20分後に自宅に着くと寝室で寝ていた母親が起きてきて随分遅かったが、何かあったのかと言ってきたが、途中コンビニエンスストアに立ち寄ってこの時間になったと嘘をついた。

夕飯を軽めに食べて自分の部屋に入り着替えてから、すぐにベッドに入った。先ほど出逢った人を思い出したが気持ちがモヤモヤして眠れなくなりそうなので、無心になりしばらくして眠りについていった。


翌朝、リビングに行き昨日の深夜に公園で出逢った人について母親に渋々話しかけてみると、容姿を聞いてきたのでそれとなく伝えると、母親が書斎からアルバムを持ってきた。


「もしかして、ここに写っている人?」

「あっ……」


僕は驚いてそこに写っている人物に人差し指を指した。僕が小学生の時に亡くなった父親とあの大型犬が一緒に笑顔で写っている。
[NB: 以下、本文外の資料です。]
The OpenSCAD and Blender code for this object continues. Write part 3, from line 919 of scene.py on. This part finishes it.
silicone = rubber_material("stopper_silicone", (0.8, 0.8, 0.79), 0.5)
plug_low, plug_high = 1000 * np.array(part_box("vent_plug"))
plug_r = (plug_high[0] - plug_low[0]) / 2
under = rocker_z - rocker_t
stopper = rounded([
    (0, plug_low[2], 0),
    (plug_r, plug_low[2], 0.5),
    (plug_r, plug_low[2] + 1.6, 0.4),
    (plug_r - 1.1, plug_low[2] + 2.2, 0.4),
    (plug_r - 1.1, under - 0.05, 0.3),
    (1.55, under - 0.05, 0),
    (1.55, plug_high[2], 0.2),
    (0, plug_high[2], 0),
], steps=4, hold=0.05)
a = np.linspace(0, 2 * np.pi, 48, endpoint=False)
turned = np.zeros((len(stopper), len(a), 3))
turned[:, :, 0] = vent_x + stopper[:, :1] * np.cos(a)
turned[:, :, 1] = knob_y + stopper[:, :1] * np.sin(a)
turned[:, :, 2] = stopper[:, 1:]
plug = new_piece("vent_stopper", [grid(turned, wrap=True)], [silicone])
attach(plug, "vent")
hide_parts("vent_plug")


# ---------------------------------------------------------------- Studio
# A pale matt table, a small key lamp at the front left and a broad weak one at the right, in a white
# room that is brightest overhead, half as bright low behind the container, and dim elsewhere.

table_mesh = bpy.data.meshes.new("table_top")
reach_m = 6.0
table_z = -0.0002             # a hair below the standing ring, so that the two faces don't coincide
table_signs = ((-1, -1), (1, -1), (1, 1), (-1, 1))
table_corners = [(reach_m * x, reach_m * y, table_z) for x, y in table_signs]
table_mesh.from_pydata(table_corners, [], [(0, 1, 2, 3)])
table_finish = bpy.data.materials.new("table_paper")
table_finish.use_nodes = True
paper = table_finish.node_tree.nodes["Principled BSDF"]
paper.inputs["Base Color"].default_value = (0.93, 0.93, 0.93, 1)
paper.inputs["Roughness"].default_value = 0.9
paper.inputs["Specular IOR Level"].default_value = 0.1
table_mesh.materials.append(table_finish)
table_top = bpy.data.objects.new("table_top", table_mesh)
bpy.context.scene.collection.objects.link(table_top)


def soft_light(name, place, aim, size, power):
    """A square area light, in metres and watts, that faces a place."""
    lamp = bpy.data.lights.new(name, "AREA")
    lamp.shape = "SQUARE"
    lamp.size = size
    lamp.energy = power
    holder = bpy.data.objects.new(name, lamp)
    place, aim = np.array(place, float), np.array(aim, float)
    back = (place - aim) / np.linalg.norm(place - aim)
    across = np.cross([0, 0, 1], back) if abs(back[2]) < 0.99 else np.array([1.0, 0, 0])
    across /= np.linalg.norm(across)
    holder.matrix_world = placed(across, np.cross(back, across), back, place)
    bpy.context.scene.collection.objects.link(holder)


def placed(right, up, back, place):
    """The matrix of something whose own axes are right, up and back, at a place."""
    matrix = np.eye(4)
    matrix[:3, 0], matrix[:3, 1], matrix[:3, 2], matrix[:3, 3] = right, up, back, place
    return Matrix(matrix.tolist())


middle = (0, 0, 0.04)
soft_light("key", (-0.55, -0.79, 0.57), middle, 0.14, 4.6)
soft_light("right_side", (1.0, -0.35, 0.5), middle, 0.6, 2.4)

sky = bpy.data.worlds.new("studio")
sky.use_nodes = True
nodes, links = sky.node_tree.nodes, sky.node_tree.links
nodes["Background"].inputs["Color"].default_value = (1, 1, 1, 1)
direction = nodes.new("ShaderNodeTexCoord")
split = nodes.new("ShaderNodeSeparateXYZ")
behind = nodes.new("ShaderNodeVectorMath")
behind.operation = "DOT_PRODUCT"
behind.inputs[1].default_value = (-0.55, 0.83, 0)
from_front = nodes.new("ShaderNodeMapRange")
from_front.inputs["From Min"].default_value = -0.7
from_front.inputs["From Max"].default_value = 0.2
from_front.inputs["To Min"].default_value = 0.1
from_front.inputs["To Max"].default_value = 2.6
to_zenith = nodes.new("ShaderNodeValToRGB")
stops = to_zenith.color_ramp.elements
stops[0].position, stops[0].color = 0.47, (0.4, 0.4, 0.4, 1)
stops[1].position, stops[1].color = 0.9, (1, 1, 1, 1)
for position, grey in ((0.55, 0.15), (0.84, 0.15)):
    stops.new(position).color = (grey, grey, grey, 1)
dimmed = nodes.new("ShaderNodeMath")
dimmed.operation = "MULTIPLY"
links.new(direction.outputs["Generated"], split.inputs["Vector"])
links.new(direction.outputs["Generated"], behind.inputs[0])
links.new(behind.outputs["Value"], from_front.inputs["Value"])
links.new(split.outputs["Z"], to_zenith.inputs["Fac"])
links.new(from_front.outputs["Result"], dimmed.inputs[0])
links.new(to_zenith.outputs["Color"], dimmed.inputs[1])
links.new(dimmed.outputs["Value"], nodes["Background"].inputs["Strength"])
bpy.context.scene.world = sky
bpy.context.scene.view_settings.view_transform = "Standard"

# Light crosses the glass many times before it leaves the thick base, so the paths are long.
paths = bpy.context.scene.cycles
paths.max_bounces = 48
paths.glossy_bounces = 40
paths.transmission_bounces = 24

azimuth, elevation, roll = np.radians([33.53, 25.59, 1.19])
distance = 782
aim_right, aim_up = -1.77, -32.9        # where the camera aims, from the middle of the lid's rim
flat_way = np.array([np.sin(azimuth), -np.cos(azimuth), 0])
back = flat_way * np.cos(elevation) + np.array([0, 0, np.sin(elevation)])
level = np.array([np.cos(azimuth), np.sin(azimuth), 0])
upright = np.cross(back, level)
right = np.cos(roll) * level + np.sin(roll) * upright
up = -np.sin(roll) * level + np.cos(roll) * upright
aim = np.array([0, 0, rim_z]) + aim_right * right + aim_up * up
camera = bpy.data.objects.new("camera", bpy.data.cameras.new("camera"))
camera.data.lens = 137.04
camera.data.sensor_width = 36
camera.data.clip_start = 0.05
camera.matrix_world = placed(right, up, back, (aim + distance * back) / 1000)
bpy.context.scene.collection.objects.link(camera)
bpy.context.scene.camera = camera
母親に同じ人に会ったと話すと冗談はやめてほしいと交わされたが、中学生以降に写した写真がなぜその人が持っているのか気になると問うと、仏壇に行ってごらんと返答してきたので、隣の茶の間に行き仏壇の下の引き出しを開けてみると、僕が写っている写真がたくさん出てきた。
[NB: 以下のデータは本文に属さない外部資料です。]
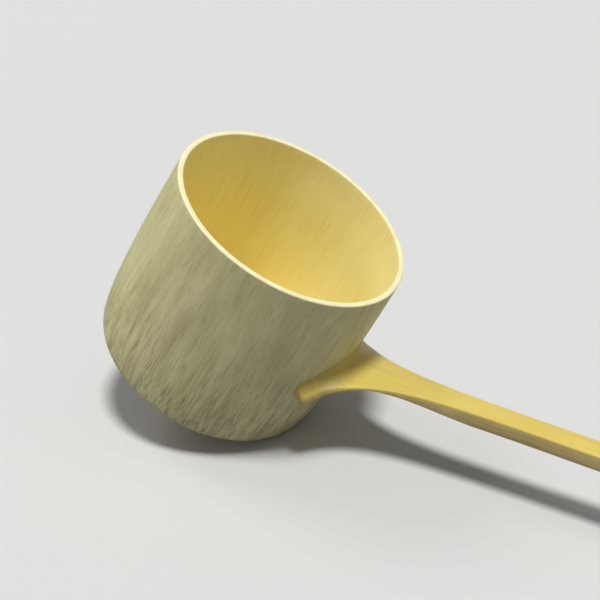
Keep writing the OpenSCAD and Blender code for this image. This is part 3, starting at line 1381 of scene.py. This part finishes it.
def shown(tree: bpy.types.NodeTree) -> Socket:
    """Tells the rays that show the backdrop, straight or mirrored, from all others.

    Args:
        tree: Node tree of the floor or the room.

    Returns:
        1 for a ray that shows the backdrop, otherwise 0.
    """
    path = tree.nodes.new("ShaderNodeLightPath")
    any_of = path.outputs["Is Camera Ray"]
    for kind in ("Is Glossy Ray", "Is Transmission Ray"):
        pair = {0: any_of, 1: path.outputs[kind]}
        any_of = add_node(tree, "ShaderNodeMath", pair, operation="MAXIMUM").outputs[0]
    return any_of


@dataclass(frozen=True)
class Studio:
    """The plain pale floor, the soft light and the view.

    The floor is seen in floor_tone and lights the ladle in the darker floor_glow. Past its edge
    the room is seen in floor_tone too, at floor_level, and lights the ladle in sky_tone.
    """

    floor_half: float = 4.0
    floor_tone: Colour = field(default_factory=lambda: tone(214, 214, 212))
    floor_glow: Colour = field(default_factory=lambda: tone(138, 140, 148))
    floor_level: float = 1.13
    sky_tone: Colour = field(default_factory=lambda: tone(250, 250, 255))
    sky_strength: float = 0.2
    lamps: tuple[Lamp, ...] = (
        Lamp("key", math.radians(42), math.radians(74.5), math.radians(12), 2.58),
        Lamp("fill", math.radians(-95), math.radians(48), math.radians(24), 0.5),
    )

    def floor(self) -> None:
        """Lays the floor, which stays apart from the ladle's body."""
        half = self.floor_half
        sheet = Draft()
        corners = [(-half, -half, 0.0), (half, -half, 0.0), (half, half, 0.0), (-half, half, 0.0)]
        sheet.face(tuple(sheet.row(corners)), 0)
        bench = Bench("floor_paint")
        grain = bench.cloud(even(25 * MM))
        colour = bench.blend(shown(bench.tree), self.floor_glow, self.floor_tone)
        paint = bench.finish(colour, grain, (0.75, 0.85), 0.2)
        sheet.build("floor", [paint], Matrix.Identity(4))

    def sky(self) -> None:
        """Lights the room softly, and shows a pale ground past the floor."""
        world = bpy.data.worlds.new("room")
        bpy.context.scene.world = world
        world.use_nodes = True
        tree = world.node_tree
        tree.nodes.clear()
        grounds = []
        for colour, strength in (
                (self.sky_tone, self.sky_strength), (self.floor_tone, self.floor_level)):
            node = add_node(tree, "ShaderNodeBackground", {"Color": colour, "Strength": strength})
            grounds.append(node.outputs[0])
        light, ground = grounds
        either = add_node(tree, "ShaderNodeMixShader", {0: shown(tree), 1: light, 2: ground})
        add_node(tree, "ShaderNodeOutputWorld", {"Surface": either.outputs[0]})

    def set_up(self) -> None:
        """Builds the floor, the light and the camera."""
        self.floor()
        self.sky()
        for fixture in (*self.lamps, View()):
            fixture.place()
        bpy.context.scene.view_settings.view_transform = "Standard"


def main() -> None:
    """Builds the ladle piece by piece, lights it and logs each piece's face count."""
    logging.basicConfig(level=logging.INFO, format="%(name)s: %(message)s")
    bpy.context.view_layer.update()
    lay = Lay.from_record(frame["record"]).matrix()
    seat = Seat()
    pieces = (
        Cup(seat).build(lay),
        Handle(seat).build(lay @ seat.matrix()),
        Peg(seat).build(lay),
    )
    for piece in pieces:
        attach(piece, BODY)
        log.info("%s: %d faces", piece.name, len(piece.data.polygons))
    Studio().set_up()
    bpy.context.view_layer.update()


if __name__ == "__main__":
    main()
──そうか、母親は父親が亡くなった後彼の代わりにたくさん写真を撮ってくれたんだった。

じゃああの犬は何だろう。

キッチンにいる母親の所へ行き話しかけると、僕が産まれる前に飼っていた犬がいたと話していた。

だが、母親が出産日に病院にいる間に、父親が散歩をしていた時に信号待ちの横断歩道に向かって車が勢いよく父親の方に寄ってきたのをかばうように犬が飛び出しその場で即死したのだったという。

ある意味父親を救ってくれたんだと思うと胸が締めつけるように苦しくなってきた。


「もしかしたら、お父さん貴方に会いにきたんじゃない?」

「そうなのかな……」

「もうすぐだね」

「何?」

「来週お父さんの祥月命日よ」


父親はきっと、僕が受験で頭がいっぱいになっているのを、少しは息抜きでもしなさいと伝えにきたのかもしれない。


そういえば塾に通い出してから苛立つ事も増えてきた。時々母親にも些細な事で口論する事もある。それを見かねた父親が僕の元へ会いに来てくれたのだろう。

母親が出してくれたアルバムを開いてしばらく眺めては、ふざけてカメラを覗き込む姿の幼い自分に笑ってしまった。

父親も仕事が忙しい人だったが、その合間を縫ってこうして写真を撮ってくれた。


「お母さん、ビールある?」

「何するの?」

「仏壇に供えるよ」


冷蔵庫から缶ビールをひとつ取り出して、仏壇に置き合掌した。大学に行けるように見守っていてほしいと心の中で伝えて、再び自分の部屋に入り机に向かって勉強を始めた。


「無理せず、自分らしくいなさい」


いつしか担任の先生が言っていた言葉を父親の言霊の様に重ね合わせて、僕は僕らしくこれからも父親の分と併せて生きることを決めた。


お父さん、会いに来てくれてありがとう。